Breaking a culture of silence, violence and erasure…
It is about reclaiming our identities, our stories, our myths, our legends, our bodies from a system that has found ways to alienate us from those very things. It is also about inventing new stories and myths. In Coumba Toure’s session on The Art of African Feminist Storytelling we grapple with the idea of storytelling as a political act. There is power in telling new stories that reaffirm and celebrate Blackness – this Black skin, this Black nose, this Black hair, this Black laughter, this Black strength. There is also power in reclaiming and re-appropriating our own myths and our legends that have been cannibalised, colonised or simply erased as though they never were by white supremacist cultural production.
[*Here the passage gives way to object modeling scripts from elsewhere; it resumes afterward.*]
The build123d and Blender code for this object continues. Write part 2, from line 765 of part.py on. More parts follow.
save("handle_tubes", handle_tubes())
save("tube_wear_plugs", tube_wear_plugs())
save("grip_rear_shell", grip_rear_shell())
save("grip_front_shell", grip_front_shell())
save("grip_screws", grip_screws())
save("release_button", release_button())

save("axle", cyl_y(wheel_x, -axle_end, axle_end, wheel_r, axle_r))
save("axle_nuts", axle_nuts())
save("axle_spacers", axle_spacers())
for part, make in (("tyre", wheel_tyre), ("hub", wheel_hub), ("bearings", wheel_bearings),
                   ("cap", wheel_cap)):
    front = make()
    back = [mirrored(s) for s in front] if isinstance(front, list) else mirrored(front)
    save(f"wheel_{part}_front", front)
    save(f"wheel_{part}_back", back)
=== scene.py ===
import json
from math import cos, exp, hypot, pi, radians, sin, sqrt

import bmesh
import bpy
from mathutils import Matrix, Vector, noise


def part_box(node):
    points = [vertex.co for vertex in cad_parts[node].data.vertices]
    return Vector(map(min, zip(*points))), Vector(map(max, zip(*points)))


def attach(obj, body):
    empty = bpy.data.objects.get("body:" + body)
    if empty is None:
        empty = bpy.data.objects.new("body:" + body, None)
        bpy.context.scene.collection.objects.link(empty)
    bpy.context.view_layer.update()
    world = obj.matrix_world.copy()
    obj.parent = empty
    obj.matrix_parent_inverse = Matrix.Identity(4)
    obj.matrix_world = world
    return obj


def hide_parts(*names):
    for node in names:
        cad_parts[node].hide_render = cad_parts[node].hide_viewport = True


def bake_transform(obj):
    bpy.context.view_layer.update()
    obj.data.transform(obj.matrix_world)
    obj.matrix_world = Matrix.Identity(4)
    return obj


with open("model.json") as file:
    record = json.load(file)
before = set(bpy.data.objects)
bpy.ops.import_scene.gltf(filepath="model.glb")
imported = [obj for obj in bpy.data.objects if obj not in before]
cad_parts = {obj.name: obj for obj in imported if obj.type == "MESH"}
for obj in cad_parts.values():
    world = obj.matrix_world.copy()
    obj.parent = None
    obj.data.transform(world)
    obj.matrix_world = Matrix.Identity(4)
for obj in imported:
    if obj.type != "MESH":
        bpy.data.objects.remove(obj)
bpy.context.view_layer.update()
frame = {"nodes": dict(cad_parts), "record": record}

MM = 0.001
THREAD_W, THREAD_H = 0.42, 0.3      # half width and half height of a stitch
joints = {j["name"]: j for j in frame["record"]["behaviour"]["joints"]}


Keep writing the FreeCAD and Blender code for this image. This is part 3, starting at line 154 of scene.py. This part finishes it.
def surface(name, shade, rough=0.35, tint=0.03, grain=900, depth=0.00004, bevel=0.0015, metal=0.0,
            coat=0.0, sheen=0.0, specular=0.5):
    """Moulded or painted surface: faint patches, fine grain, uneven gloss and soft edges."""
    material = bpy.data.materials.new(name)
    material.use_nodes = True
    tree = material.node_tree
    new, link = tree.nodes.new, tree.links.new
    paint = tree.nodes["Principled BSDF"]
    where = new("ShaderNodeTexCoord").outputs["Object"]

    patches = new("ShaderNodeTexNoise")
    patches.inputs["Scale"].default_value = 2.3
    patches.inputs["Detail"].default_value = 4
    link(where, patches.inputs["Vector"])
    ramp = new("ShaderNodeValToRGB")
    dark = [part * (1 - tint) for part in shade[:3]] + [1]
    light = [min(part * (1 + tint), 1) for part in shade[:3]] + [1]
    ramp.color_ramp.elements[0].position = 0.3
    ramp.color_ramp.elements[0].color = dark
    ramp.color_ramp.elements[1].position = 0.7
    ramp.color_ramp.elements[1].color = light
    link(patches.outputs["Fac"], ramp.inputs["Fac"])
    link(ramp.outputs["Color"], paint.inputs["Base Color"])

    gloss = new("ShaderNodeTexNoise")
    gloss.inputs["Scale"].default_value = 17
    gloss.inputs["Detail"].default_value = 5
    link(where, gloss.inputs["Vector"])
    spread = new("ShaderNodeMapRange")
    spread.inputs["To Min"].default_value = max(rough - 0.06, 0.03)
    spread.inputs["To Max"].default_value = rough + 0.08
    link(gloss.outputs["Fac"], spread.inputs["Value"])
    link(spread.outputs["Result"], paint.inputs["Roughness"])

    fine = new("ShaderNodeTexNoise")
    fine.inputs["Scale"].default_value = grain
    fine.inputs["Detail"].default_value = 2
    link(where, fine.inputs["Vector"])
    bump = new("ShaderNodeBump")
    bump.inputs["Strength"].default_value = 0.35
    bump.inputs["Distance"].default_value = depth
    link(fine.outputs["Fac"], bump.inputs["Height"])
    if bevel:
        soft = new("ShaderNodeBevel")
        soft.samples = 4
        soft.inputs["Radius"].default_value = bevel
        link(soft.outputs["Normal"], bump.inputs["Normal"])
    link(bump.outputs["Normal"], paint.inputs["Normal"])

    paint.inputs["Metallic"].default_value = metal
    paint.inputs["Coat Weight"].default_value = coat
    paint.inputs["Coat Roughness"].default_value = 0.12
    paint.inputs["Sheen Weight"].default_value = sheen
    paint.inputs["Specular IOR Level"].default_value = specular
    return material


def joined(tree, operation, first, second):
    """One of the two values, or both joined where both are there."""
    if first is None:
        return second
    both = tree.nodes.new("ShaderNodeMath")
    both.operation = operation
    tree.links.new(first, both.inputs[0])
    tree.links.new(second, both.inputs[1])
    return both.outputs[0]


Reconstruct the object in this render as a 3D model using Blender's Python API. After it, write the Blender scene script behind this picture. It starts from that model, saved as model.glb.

It’s these stories that become the cornerstone of how and whether we see ourselves in the universe, that enable us to dream and imagine possibilities, that give us license to create and construct a world in which we can be protagonists, heroes and sheroes without it being ‘weird’.
It is also about inhabiting “in-between” spaces as Kai Barrow puts it. Or, to paraphrase Amina Mama, recognising that the forces of oppression at play in our world today make up a complex terrain and we, in turn, need to recognise and reaffirm the fluidity of our identities (gender, sexuality, ability and more) and the multiple ways of being as a means to survive and carve out new, different and varied narratives.
These narratives can and must look different even as we work towards the same goal. Whether it is Mariama Sonko who is part of a 160,000-strong movement against big agri-business and corporate interests that tear families and communities apart. Or Agness Chindimba from Zimbabwe who speaks of the need for movements that are inclusive of all of us in our diversities and differences. Or Thenjiwe McHarris demanding that we stop giving false solutions to the problems we are facing today and begin naming and shaming the people who are extracting from Black lives and bodies every day. Or Sheena Magenya challenging us all to shift the conversation from merely ‘surviving’ and assimilating into oppression to transforming the very structures that are violating us.
“[I want us to think about] the richness of what we’re cultivating in this room. We are the ones we’ve been waiting for. There’s a writer Ayi Kwei Armah who has a saying, the title of his first novel, that says ‘the beautyful ones are not yet born’. But he’s not a feminist, so of course the beautiful ones have not been born.” – Amina Mama
At the end of a long yet somehow revitalizing day, we sit together in a gazebo, trading tales, poetry and song to much laughter and applause. It’s a warm night for an open mic, and every few minutes the rain pours down like it’s clapping along with us, helping us to affirm and reaffirm one another.
This is just a glimpse of the world we all want to live in and it takes me back to the question we started with in the morning: what does a Black Feminist Future look like? It almost seemed alien and impossible to achieve at the time, too fantastical or far in the future. But it’s not.